Levantarse una mañana y conocer que ha sido publicada una
norma en la que se declara espacio protegido la zona en la que vives, es una
noticia que te cambia la vida. La alegría inicial por el reconocimiento puede
tornarse pesadumbre en cuanto empiezas a conocer las repercusiones que ello
trae a tu vida.
Sin duda incluir territorios en algunas de las figuras
legales de protección existentes es una herramienta importante que ha permitido
y permite salvaguardar algunas de las joyas naturales que aún mantenemos. En la
mayor parte de las ocasiones es un paso valiente, fundamental, necesario.
Imprescindible diría yo. Pero tampoco es la panacea.
Declarar una sierra, un humedal, una comarca como parque
natural, como paraje natural es, en primera instancia, un honor para los que
residen en la zona. Nadie valora más la tierra que aquellos que se han criado
en ella durante generaciones, la protección, al fin y al cabo es un
reconocimiento público y notorio. Pero ojo, porque este hecho cambia el modo de
vida de decenas, cientos, o miles de personas.
Porque los espacios que son ricos en valores naturales son
igualmente la principal fuente de recursos y medio de vida para sus habitantes.
La simbiosis de las poblaciones rurales con su entorno es crucial. El medio es
fuente de materias primas, de productos, de alimentos, de utensilios que
durante décadas han sido el origen de oficios, costumbres, tradiciones y vía de
prosperidad para los que en ella pasan su vida. Son ellos los que, además mejor
conocen su biorritmo, sus cadencias, su productividad y, precisamente han
adaptado a todo ello su propio estilo y ritmo de vida.
Sin embargo, al declararse el espacio protegido, las normas
se alteran. Se prohíbe la recolección de determinados frutos, se restringe las
condiciones de tenencia del ganado, de las actividades extractivas y
productivas. Ya no se permite el uso de determinados productos o procesos en el
suelo. Se controla la siembra o la tala. Se supervisa la emisión de residuos….
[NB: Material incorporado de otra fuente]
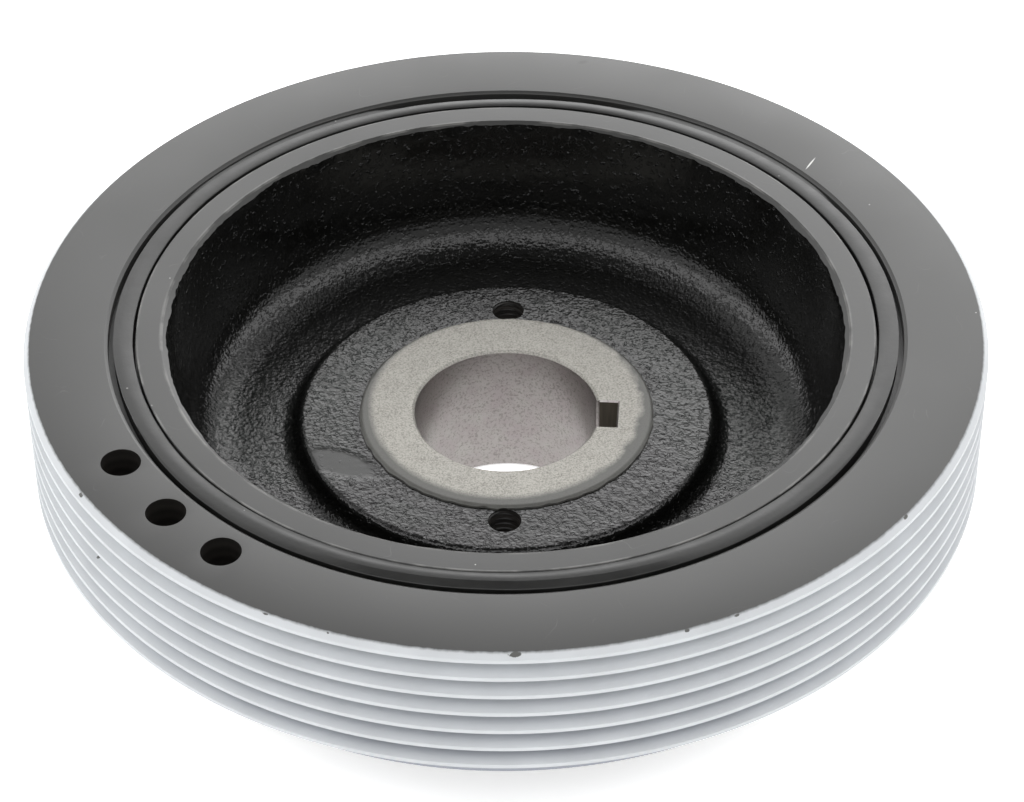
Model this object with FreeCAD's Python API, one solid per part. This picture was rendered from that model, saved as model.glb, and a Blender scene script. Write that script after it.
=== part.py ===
import FreeCAD, Part

import math
import os

from FreeCAD import Vector

# A crankshaft harmonic balancer: an iron hub, a rubber damping ring and an
# inertia ring whose rim is the belt pulley.
# The bore axis is Z. Z = 0 is the end of the snout, and +Z leaves the front
# face. Lengths are in millimetres and angles in degrees. Depths are measured
# down from the front face.

# Belt track on the inertia ring
track_r = 76.9            # over the tips of the ribs
groove_count = 6
groove_pitch = 3.56
groove_angle = 40.0       # between the two flanks of one groove
groove_depth = 3.1
rib_tip = 0.7             # flat on top of each rib
rim_chamfer = 0.93        # on both ends of the track

# Inertia ring behind and inside the track
ring_wall = 13.4          # rib tips to the ring's bore
rear_step_drop = 6.9      # rib tips to the plain collar behind the track
rear_step_length = 7.08
rear_step_fillet = 1.5
ring_edge = 0.3           # small chamfer on the other edges

# Balance drillings in the ring's front face, as (angle, distance from the
# wall of the ring's bore to the hole's centre)
balance_holes = [(-149.2, 4.5), (-137.6, 5.0), (-127.2, 5.4)]
balance_hole_r = 3.1
balance_hole_depth = 12.0
drill_point_angle = 118.0

# Rubber ring
rubber_wall = 4.45        # from the hub's rim to the ring's bore
crown_width = 3.0         # raised middle of the rubber's front edge
crown_offset = 0.85       # from the hub's rim to the crown
crown_depth = 0.35
crown_shoulder = 0.75     # how far the crown's sides lie below its top
crevice_depth = 2.2
rubber_rear_inset = 2.4   # from the ring's rear face

# Hub: rim and bowl
hub_rim_wall = 4.25
hub_rim_rear_inset = 0.8  # from the ring's rear face
bowl_depth = 22.7
bowl_draft = 10.0
bowl_edge = 0.5
bowl_fillet = 8.0
web_thickness = 6.8
rear_rim_wall = 9.0       # the hub's rim seen from behind
rear_fillet = 1.5

# Hub: bore, keyway and snout
bore_r = 15.0
bore_length = 25.4
bore_front_chamfer = 0.4
bore_rear_chamfer = 0.8
keyway_width = 6.3
keyway_depth = 3.1        # beyond the wall of the bore
keyway_angle = -3.5
snout_wall = 7.0
snout_lead = 1.2
snout_fillet = 2.0

# Hub: boss and machined land in the middle of the bowl
land_wall = 9.05          # bore to the land's edge
land_depth = 18.5
land_edge = 0.25
boss_wall = 9.65          # land to the boss's edge
boss_drop = 0.8           # land down to the boss's face
boss_draft = 15.0
boss_edge_fillet = 1.2
boss_foot_fillet = 2.0

# Threaded holes for a puller, drilled to the thread's inner size
puller_hole_r = 2.5
puller_land_gap = 0.05    # from the land's edge to the hole
puller_hole_angles = [90.0, -90.0]

# Sizes worked out from those above
ring_bore_r = track_r - ring_wall
rear_step_r = track_r - rear_step_drop
hub_rim_r = ring_bore_r - rubber_wall
bowl_r = hub_rim_r - hub_rim_wall
snout_r = bore_r + snout_wall
land_r = bore_r + land_wall
boss_r = land_r + boss_wall
boss_depth = land_depth + boss_drop
puller_circle_r = land_r + puller_land_gap + puller_hole_r
front_z = land_depth + bore_length
track_length = 2 * rim_chamfer + rib_tip + groove_count * groove_pitch
ring_rear_z = front_z - track_length - rear_step_length


def corner_arc(before, corner, after, radius):
    """Start, middle and end of the arc that rounds a corner, or None."""
    to_before = (before - corner).normalize()
    to_after = (after - corner).normalize()
    half = to_before.getAngle(to_after) / 2
    legs = min(before.distanceToPoint(corner), after.distanceToPoint(corner))
    setback = min(radius / math.tan(half), 0.45 * legs)
    if setback <= 0:
        return None
    fitted = setback * math.tan(half)
    inward = (to_before + to_after).normalize()
    middle = corner + inward * (fitted / math.sin(half) - fitted)
    return corner + to_before * setback, middle, corner + to_after * setback


def turned(section):
    """Solid of revolution about Z from a closed section of (r, z, fillet)."""
    corners = [Vector(r, 0, z) for r, z, fillet in section]
    edges = []
    ends = []
    for i, (r, z, fillet) in enumerate(section):
        before = corners[i - 1]
        after = corners[(i + 1) % len(corners)]
        arc = corner_arc(before, corners[i], after, fillet) if fillet else None
        if arc:
            edges.append(Part.Arc(*arc).toShape())
            ends.append((arc[0], arc[2]))
        else:
            ends.append((corners[i], corners[i]))
    for i, (start, end) in enumerate(ends):
        edges.append(Part.makeLine(end, ends[(i + 1) % len(ends)][0]))
    wire = Part.Wire(Part.__sortEdges__(edges))
    face = Part.Face(wire)
    return face.revolve(Vector(0, 0, 0), Vector(0, 0, 1), 360)


def groove_section():
    """Corners of the track from its front end to its rear end."""
    half_angle = math.radians(groove_angle / 2)
    half_mouth = (groove_pitch - rib_tip) / 2
    sharp_depth = half_mouth / math.tan(half_angle)
    depth = min(groove_depth, 0.95 * sharp_depth)
    root_half = half_mouth - depth * math.tan(half_angle)
    root_fillet = 0.8 * root_half
    first_tip_z = front_z - rim_chamfer
    section = [(track_r - rim_chamfer, front_z, 0), (track_r, first_tip_z, 0)]
    for k in range(groove_count):
        middle_z = first_tip_z - rib_tip / 2 - groove_pitch * (k + 0.5)
        section += [
            (track_r, middle_z + half_mouth, 0),
            (track_r - depth, middle_z + root_half, root_fillet),
            (track_r - depth, middle_z - root_half, root_fillet),
            (track_r, middle_z - half_mouth, 0),
        ]
    track_rear_z = front_z - track_length
    section += [
        (track_r, track_rear_z + rim_chamfer, 0),
        (track_r - rim_chamfer, track_rear_z, 0),
    ]
    return section


def balance_drilling(angle, inset):
    """One blind drilling with a drill point, opening in the front face."""
    point = balance_hole_r / math.tan(math.radians(drill_point_angle / 2))
    floor_z = front_z - balance_hole_depth
    radius = ring_bore_r + inset
    x = radius * math.cos(math.radians(angle))
    y = radius * math.sin(math.radians(angle))
    up = Vector(0, 0, 1)
    length = balance_hole_depth + ring_edge
    barrel = Part.makeCylinder(balance_hole_r, length, Vector(x, y, floor_z), up)
    tip = Part.makeCone(0, balance_hole_r, point, Vector(x, y, floor_z - point), up)
    return barrel.fuse(tip)


def make_pulley_ring():
    """Iron ring with the ribbed belt track, a rear collar and drillings."""
    section = groove_section()
    section += [
        (rear_step_r, front_z - track_length, rear_step_fillet),
        (rear_step_r, ring_rear_z + ring_edge, 0),
        (rear_step_r - ring_edge, ring_rear_z, 0),
        (ring_bore_r + ring_edge, ring_rear_z, 0),
        (ring_bore_r, ring_rear_z + ring_edge, 0),
        (ring_bore_r, front_z - ring_edge, 0),
        (ring_bore_r + ring_edge, front_z, 0),
    ]
    ring = turned(section)
    for angle, inset in balance_holes:
        ring = ring.cut(balance_drilling(angle, inset))
    return ring


def make_rubber_ring():
    """Rubber pressed between hub and ring, its front edge swollen to a crown."""
    crown_r = hub_rim_r + crown_offset
    crown_z = front_z - crown_depth
    shoulder_z = crown_z - crown_shoulder
    crevice_z = front_z - crevice_depth
    rear_z = ring_rear_z + rubber_rear_inset
    round_in = 0.35 * crown_shoulder
    return turned([
        (hub_rim_r, rear_z, 0),
        (ring_bore_r, rear_z, 0),
        (ring_bore_r, crevice_z, 0),
        (crown_r + crown_width, crevice_z, 0),
        (crown_r + crown_width, shoulder_z, round_in),
        (crown_r + 0.6 * crown_width, crown_z, round_in),
        (crown_r + 0.15 * crown_width, crown_z, round_in),
        (crown_r, crown_z - 0.3 * crown_shoulder, round_in),
        (crown_r, crevice_z, 0),
        (hub_rim_r, crevice_z, 0),
    ])


def hub_body():
    """Everything on the hub that is round about the bore."""
    floor_z = front_z - bowl_depth
    boss_z = front_z - boss_depth
    land_z = front_z - land_depth
    web_rear_z = floor_z - web_thickness
    rim_rear_z = ring_rear_z + hub_rim_rear_inset
    wall_run = (bowl_depth - bowl_edge) * math.tan(math.radians(bowl_draft))
    boss_run = (bowl_depth - boss_depth) * math.tan(math.radians(boss_draft))
    return turned([
        (hub_rim_r, rim_rear_z, 0),
        (hub_rim_r, front_z - ring_edge, 0),
        (hub_rim_r - ring_edge, front_z, 0),
        (bowl_r + bowl_edge, front_z, 0),
        (bowl_r, front_z - bowl_edge, 0),
        (bowl_r - wall_run, floor_z, bowl_fillet),
        (boss_r + boss_run, floor_z, boss_foot_fillet),
        (boss_r, boss_z, boss_edge_fillet),
        (land_r, boss_z, 0),
        (land_r, land_z - land_edge, 0),
        (land_r - land_edge, land_z, 0),
        (bore_r + bore_front_chamfer, land_z, 0),
        (bore_r, land_z - bore_front_chamfer, 0),
        (bore_r, bore_rear_chamfer, 0),
        (bore_r + bore_rear_chamfer, 0, 0),
        (snout_r - snout_lead, 0, 0),
        (snout_r, snout_lead, 0),
        (snout_r, web_rear_z, snout_fillet),
        (hub_rim_r - rear_rim_wall, web_rear_z, rear_fillet),
        (hub_rim_r - rear_rim_wall, rim_rear_z, 0),
    ])


def keyway_cut():
    """Slot broached through the whole length of the bore."""
    slot = Part.makeBox(
        bore_r + keyway_depth, keyway_width, front_z,
        Vector(0, -keyway_width / 2, 0))
    slot.rotate(Vector(0, 0, 0), Vector(0, 0, 1), keyway_angle)
    return slot


def puller_hole(angle):
    """Through hole beside the land, at the thread's inner size."""
    x = puller_circle_r * math.cos(math.radians(angle))
    y = puller_circle_r * math.sin(math.radians(angle))
    return Part.makeCylinder(puller_hole_r, front_z, Vector(x, y, 0))


def make_hub():
    """Cast iron hub with its bowl, boss, land, bore, keyway and snout."""
    hub = hub_body().cut(keyway_cut())
    for angle in puller_hole_angles:
        hub = hub.cut(puller_hole(angle))
    return hub


def main():
    os.makedirs("parts", exist_ok=True)
    nodes = {
        "hub": make_hub(),
        "rubber_ring": make_rubber_ring(),
        "pulley_ring": make_pulley_ring(),
    }
    for name, shape in nodes.items():
        shape.exportStep("parts/" + name + ".step")
        box = shape.BoundBox
        print(name, "valid", shape.isValid(), "solids", len(shape.Solids),
              "volume %.0f" % shape.Volume,
              "z %.2f to %.2f" % (box.ZMin, box.ZMax),
              "x %.2f to %.2f" % (box.XMin, box.XMax))


main()
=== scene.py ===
"""A crankshaft harmonic balancer: cast hub, rubber damping ring and ribbed belt pulley ring."""
import math

import bmesh
import bpy
import numpy as np
from bpy.props import FloatProperty, IntProperty, PointerProperty, StringProperty
from mathutils import Matrix, Vector, noise


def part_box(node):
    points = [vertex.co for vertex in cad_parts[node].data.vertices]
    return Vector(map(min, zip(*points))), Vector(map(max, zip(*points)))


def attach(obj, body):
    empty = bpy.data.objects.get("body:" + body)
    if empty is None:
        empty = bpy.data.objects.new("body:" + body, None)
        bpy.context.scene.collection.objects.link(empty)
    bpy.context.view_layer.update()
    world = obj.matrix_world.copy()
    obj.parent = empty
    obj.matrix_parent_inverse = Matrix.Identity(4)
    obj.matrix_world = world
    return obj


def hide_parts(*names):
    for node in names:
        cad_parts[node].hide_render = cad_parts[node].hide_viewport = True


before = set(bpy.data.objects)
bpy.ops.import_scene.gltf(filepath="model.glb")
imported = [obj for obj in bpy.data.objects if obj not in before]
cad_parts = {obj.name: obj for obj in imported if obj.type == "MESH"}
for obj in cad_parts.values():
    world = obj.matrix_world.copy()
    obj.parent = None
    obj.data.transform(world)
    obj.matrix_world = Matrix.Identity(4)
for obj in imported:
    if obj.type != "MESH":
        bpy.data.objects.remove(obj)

bl_info = {
    "name": "Harmonic balancer",
    "version": (1, 0, 0),
    "blender": (4, 5, 0),
    "location": "3D View > Sidebar > Balancer",
    "description": "Builds a crankshaft harmonic balancer round its construction model",
    "category": "Object",
}

MM = 0.001
FULL_TURN = 2 * math.pi
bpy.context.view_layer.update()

HUB_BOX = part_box("hub")
RING_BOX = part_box("pulley_ring")
RUBBER_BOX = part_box("rubber_ring")
FRONT_Z = HUB_BOX[1].z
TRACK_R = RING_BOX[1].x
RING_BORE_R = RUBBER_BOX[1].x
HUB_RIM_R = HUB_BOX[1].x
HUB_REAR_RIM_Z = RING_BOX[0].z + 0.8 * MM

# Black chips in the grey primer: angle in degrees, then in millimetres the distance from the axis,
# the depth below the front face, the half length and the half height
CHIPS = [
    (-88.3, 76.3, 0.3, 0.95, 0.4), (-146.6, 76.4, 0.4, 0.5, 0.35), (-116.8, 76.2, 0.2, 0.6, 0.2),
    (-109.1, 76.2, 0.2, 0.3, 0.2), (-63.3, 76.2, 0.2, 0.5, 0.25), (-69.3, 76.2, 0.2, 0.4, 0.25),
    (-37.6, 76.2, 0.2, 0.5, 0.3), (-144.6, 75.85, 11.2, 0.4, 0.4), (-107.4, 76.2, 16.5, 0.4, 0.3)]

# Balance drillings: angle in degrees and millimetres from the wall of the ring's bore
DRILLINGS = [(-149.2, 4.5), (-137.6, 5.0), (-127.2, 5.4)]
DRILL_FACETS = 72
DRILL_ABOVE = 1 * MM

# Ellipses on the surface: centre, half sizes and, where one has it, the turn about the axis
MASKING_CAP = {"centre": (-0.15 * MM, 1.35 * MM, 0), "half_sizes": (21.9 * MM, 22.85 * MM, 1.0)}
SCRATCH = {
    "centre": (51.05 * MM, 42.78 * MM, FRONT_Z), "half_sizes": (1.75 * MM, 0.14 * MM, 1.0),
    "turn": math.radians(61.6)}
SMEAR = {
    "centre": (12.78 * MM, 72.79 * MM, FRONT_Z), "half_sizes": (0.9 * MM, 0.5 * MM, 1.0),
    "turn": math.radians(20)}
SMOOTH_PATCH = {
    "centre": (-26.6 * MM, -12.9 * MM, 0), "half_sizes": (6.6 * MM, 3.1 * MM, 1.0),
    "turn": math.radians(-25)}


# Properties that a user may change

def length(name, millimetres, description):
    """A length property whose default is given in millimetres."""
    return FloatProperty(
        name=name, description=description, default=millimetres * MM, unit="LENGTH", precision=5)


def angle(name, degrees, description):
    """An angle property whose default is given in degrees."""
    return FloatProperty(
        name=name, description=description, default=math.radians(degrees), subtype="ANGLE")


def brightness(name, value, description):
    """A light's brightness, where 1 is a white surface."""
    return FloatProperty(
        name=name, description=description, default=value, min=0, subtype="UNSIGNED")


def paint(name, code, description):
    """A colour property whose default is an sRGB hex code."""
    return StringProperty(name=name, description=description, default=code)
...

La buena noticia no tarda en convertirse en una losa cuando demasiadas familias
ven coartado su medio de vida.
Esta cuestión ha ocupado y aún sigue siendo el centro de
preocupación de los responsables de conservación. Ya la Asamblea General de la Federación de Parques Naturales
y Nacionales de Europa de 1.980 tuvo como título: “Utilización de la tierra y
protección de la naturaleza, ¿Un conflicto inevitable”. La cuestión sigue hoy
vigente.
Muchos de los espacios naturales protegidos están en áreas
sometidas cada vez a mayor presión demográfica y explotación de sus recursos.
Son demasiados los espacios convertidos en auténticas islas de biodiversidad,
aprisionadas y atosigadas cada vez más por el despropósito que algunos llaman
desarrollo.
En unos momentos donde la gestión de la conservación se hace
especialmente difícil no podemos olvidarnos de los que cada día se levantan en
espacios naturales, quieren seguir haciéndolo y quieren seguir viviendo y
trabajando allí de una manera digna. Los Planes Rectores de Uso y Gestión y los
Planes de Ordenación de los Recursos Naturales tienen que ponerse en valor.
Estos documentos deben marcar las líneas maestras de
conservación y convivencia en los espacios naturales. Tienen que ser documentos
vivos, sometidos a continua revisión y actualización, y en demasiados casos se
encuentran olvidados, están obsoletos o recogen unos parámetros que hoy, en
2.013 resultan claramente inadecuados.
Unas políticas que permitan un desarrollo económico
sostenible en el máximo grado de expresión del término, deben prestar especial
atención a este aspecto. Vivir en un espacio natural debe ser un privilegio y
motivo de envidia y algunas veces se ha convertido en motivo de expulsión del
territorio.
Somos tan lerdos que tenemos olvidada una premisa máxima: la
cuestión esencial es la habitabilidad de la tierra. Recientemente fallecido, me
quedo con una frase de Mandela: “La obligación máxima de cada generación es
pensar en la siguiente”. No eludamos nuestra responsabilidad.